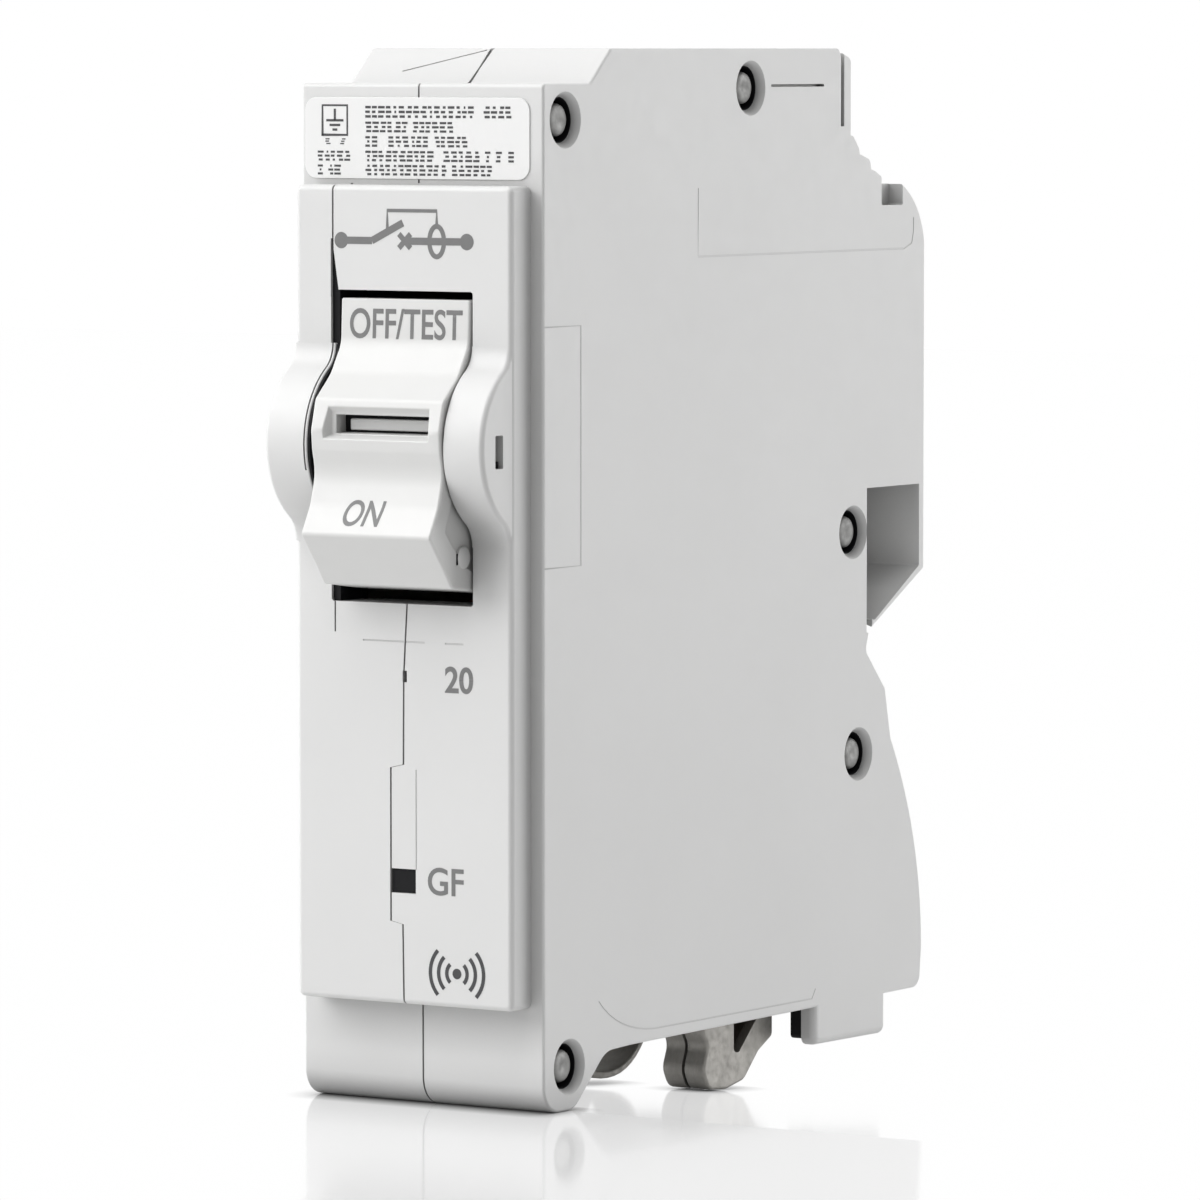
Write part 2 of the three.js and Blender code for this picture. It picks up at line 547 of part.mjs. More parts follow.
/** Trip solenoid: its plunger strikes the trip lever when a ground fault is sensed. */
function addSolenoid() {
  const { z, radius, y } = SOLENOID;
  const centre = [z, ELECTRONICS_X];
  const frameTop = block([3.5, 8.7], [y[0] - 1.4, y[1] + 1.4], [z + 3.5, z + 4.5]);
  const ends = [[y[0] - 1.4, y[0] - 0.4], [y[1] + 0.4, y[1] + 1.4]]
    .map((span) => block([3.5, 8.7], span, [z - 3.4, z + 4.5]));
  addPiece('solenoid_frame',
    cut(join(frameTop, ...ends), rod('y', centre, 1.5, [0, 60], 12)), MATERIALS.blackSteel);
  const bobbin = rod('y', centre, 2.0, y, 12);
  const flanges = [[y[0], y[0] + 0.8], [y[1] - 0.8, y[1]]].map((span) => rod('y', centre, radius, span, 14));
  const coreBore = rod('y', centre, 1.4, [0, 60], 12);
  addPiece('solenoid_bobbin', cut(join(bobbin, ...flanges), coreBore), MATERIALS.bobbin);
  const winding = rod('y', centre, radius - 0.2, [y[0] + 0.9, y[1] - 0.9], 14);
  addPiece('solenoid_winding',
    cut(winding, rod('y', centre, 2.05, [0, 60], 12)), MATERIALS.enamel);
  const shank = rod('y', centre, 1.2, [y[0] + 1.0, 39.4], 12);
  const button = rod('y', centre, 2.2, [39.0, 40.0], 12);
  addPiece('solenoid_plunger', join(shank, button), MATERIALS.steel);
  const spring = coilGeometry([36.8, z], [38.6, z], ELECTRONICS_X, 1.75, 0.22, 3);
  addPiece('plunger_spring', solidOf(spring), MATERIALS.steel);
}

const TRIP_PIVOT = [43.6, 79.4];

/** Lever across both bays: struck by the plunger on one side, it pushes the armature on the other. */
function addTripLever() {
  const shaft = rod('x', TRIP_PIVOT, 1.3, [-8.4, 8.4], 10);
  const bore = rod('x', TRIP_PIVOT, 0.65, [-10, 10], 8);
  const strikeArm = prism('x', polygon([
    [42.6, 79.4], [44.6, 79.4], [43.2, 63.4], [40.4, 63.4], [40.4, 68.4], [41.8, 69.4]]), [4.6, 7.6]);
  const pushArm = prism('x', polygon([
    [42.9, 79.4], [44.6, 79.4], [46.0, 66.0], [46.0, 62.4], [44.4, 62.4]]), [-1.5, -0.6]);
  addPiece('trip_lever', cut(join(shaft, strikeArm, pushArm), bore), MATERIALS.black);
  addPiece('trip_lever_pin', rod('x', TRIP_PIVOT, 0.6, [-10.4, 9.0], 8), MATERIALS.steel);
}

/** Spring leaf that the handle touches at its off end, to run the self test. */
function addTestSwitch() {
  const leaf = prism('x', strip([[14.6, 64.0], [16.4, 66.4], [17.6, 69.6], [20.4, 72.0]], 0.4), [3.6, 6.0]);
  addPiece('test_contact_leaf', leaf, MATERIALS.brass);
}

function addIndicator() {
  const { left, right, bottom, top } = INDICATOR;
  const lens = block([left + 0.05, right - 0.05], [-2.7, 8.0], [bottom + 0.05, top - 0.05]);
  const flange = block([left - 0.9, right + 0.6], [2.1, 3.1], [bottom - 0.8, top + 0.8]);
  addPiece('indicator_lens', join(lens, flange), MATERIALS.black);
  const lamp = rod('y', [(bottom + top) / 2, (left + right) / 2], 1.4, [8.3, 11.6], 12);
  addPiece('indicator_lamp', lamp, MATERIALS.bobbin);
}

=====

SHORT TASK | Reproduce the complete data exactly as presented above.

IN RESPONSE |
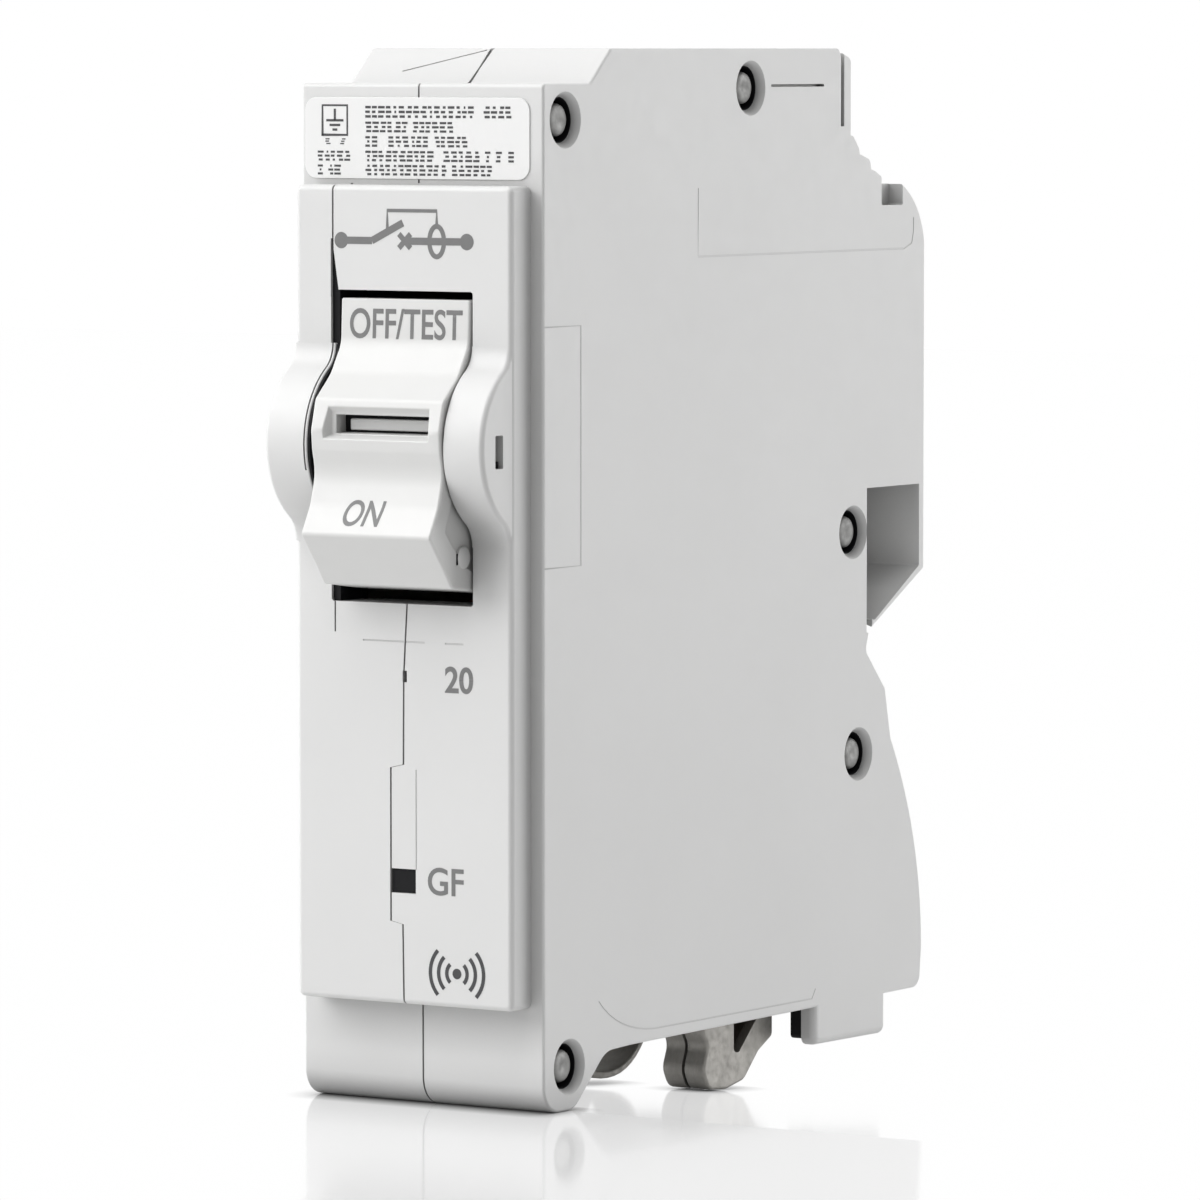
Write part 2 of the three.js and Blender code for this picture. It picks up at line 547 of part.mjs. More parts follow.
/** Trip solenoid: its plunger strikes the trip lever when a ground fault is sensed. */
function addSolenoid() {
  const { z, radius, y } = SOLENOID;
  const centre = [z, ELECTRONICS_X];
  const frameTop = block([3.5, 8.7], [y[0] - 1.4, y[1] + 1.4], [z + 3.5, z + 4.5]);
  const ends = [[y[0] - 1.4, y[0] - 0.4], [y[1] + 0.4, y[1] + 1.4]]
    .map((span) => block([3.5, 8.7], span, [z - 3.4, z + 4.5]));
  addPiece('solenoid_frame',
    cut(join(frameTop, ...ends), rod('y', centre, 1.5, [0, 60], 12)), MATERIALS.blackSteel);
  const bobbin = rod('y', centre, 2.0, y, 12);
  const flanges = [[y[0], y[0] + 0.8], [y[1] - 0.8, y[1]]].map((span) => rod('y', centre, radius, span, 14));
  const coreBore = rod('y', centre, 1.4, [0, 60], 12);
  addPiece('solenoid_bobbin', cut(join(bobbin, ...flanges), coreBore), MATERIALS.bobbin);
  const winding = rod('y', centre, radius - 0.2, [y[0] + 0.9, y[1] - 0.9], 14);
  addPiece('solenoid_winding',
    cut(winding, rod('y', centre, 2.05, [0, 60], 12)), MATERIALS.enamel);
  const shank = rod('y', centre, 1.2, [y[0] + 1.0, 39.4], 12);
  const button = rod('y', centre, 2.2, [39.0, 40.0], 12);
  addPiece('solenoid_plunger', join(shank, button), MATERIALS.steel);
  const spring = coilGeometry([36.8, z], [38.6, z], ELECTRONICS_X, 1.75, 0.22, 3);
  addPiece('plunger_spring', solidOf(spring), MATERIALS.steel);
}

const TRIP_PIVOT = [43.6, 79.4];

/** Lever across both bays: struck by the plunger on one side, it pushes the armature on the other. */
function addTripLever() {
  const shaft = rod('x', TRIP_PIVOT, 1.3, [-8.4, 8.4], 10);
  const bore = rod('x', TRIP_PIVOT, 0.65, [-10, 10], 8);
  const strikeArm = prism('x', polygon([
    [42.6, 79.4], [44.6, 79.4], [43.2, 63.4], [40.4, 63.4], [40.4, 68.4], [41.8, 69.4]]), [4.6, 7.6]);
  const pushArm = prism('x', polygon([
    [42.9, 79.4], [44.6, 79.4], [46.0, 66.0], [46.0, 62.4], [44.4, 62.4]]), [-1.5, -0.6]);
  addPiece('trip_lever', cut(join(shaft, strikeArm, pushArm), bore), MATERIALS.black);
  addPiece('trip_lever_pin', rod('x', TRIP_PIVOT, 0.6, [-10.4, 9.0], 8), MATERIALS.steel);
}

/** Spring leaf that the handle touches at its off end, to run the self test. */
function addTestSwitch() {
  const leaf = prism('x', strip([[14.6, 64.0], [16.4, 66.4], [17.6, 69.6], [20.4, 72.0]], 0.4), [3.6, 6.0]);
  addPiece('test_contact_leaf', leaf, MATERIALS.brass);
}

function addIndicator() {
  const { left, right, bottom, top } = INDICATOR;
  const lens = block([left + 0.05, right - 0.05], [-2.7, 8.0], [bottom + 0.05, top - 0.05]);
  const flange = block([left - 0.9, right + 0.6], [2.1, 3.1], [bottom - 0.8, top + 0.8]);
  addPiece('indicator_lens', join(lens, flange), MATERIALS.black);
  const lamp = rod('y', [(bottom + top) / 2, (left + right) / 2], 1.4, [8.3, 11.6], 12);
  addPiece('indicator_lamp', lamp, MATERIALS.bobbin);
}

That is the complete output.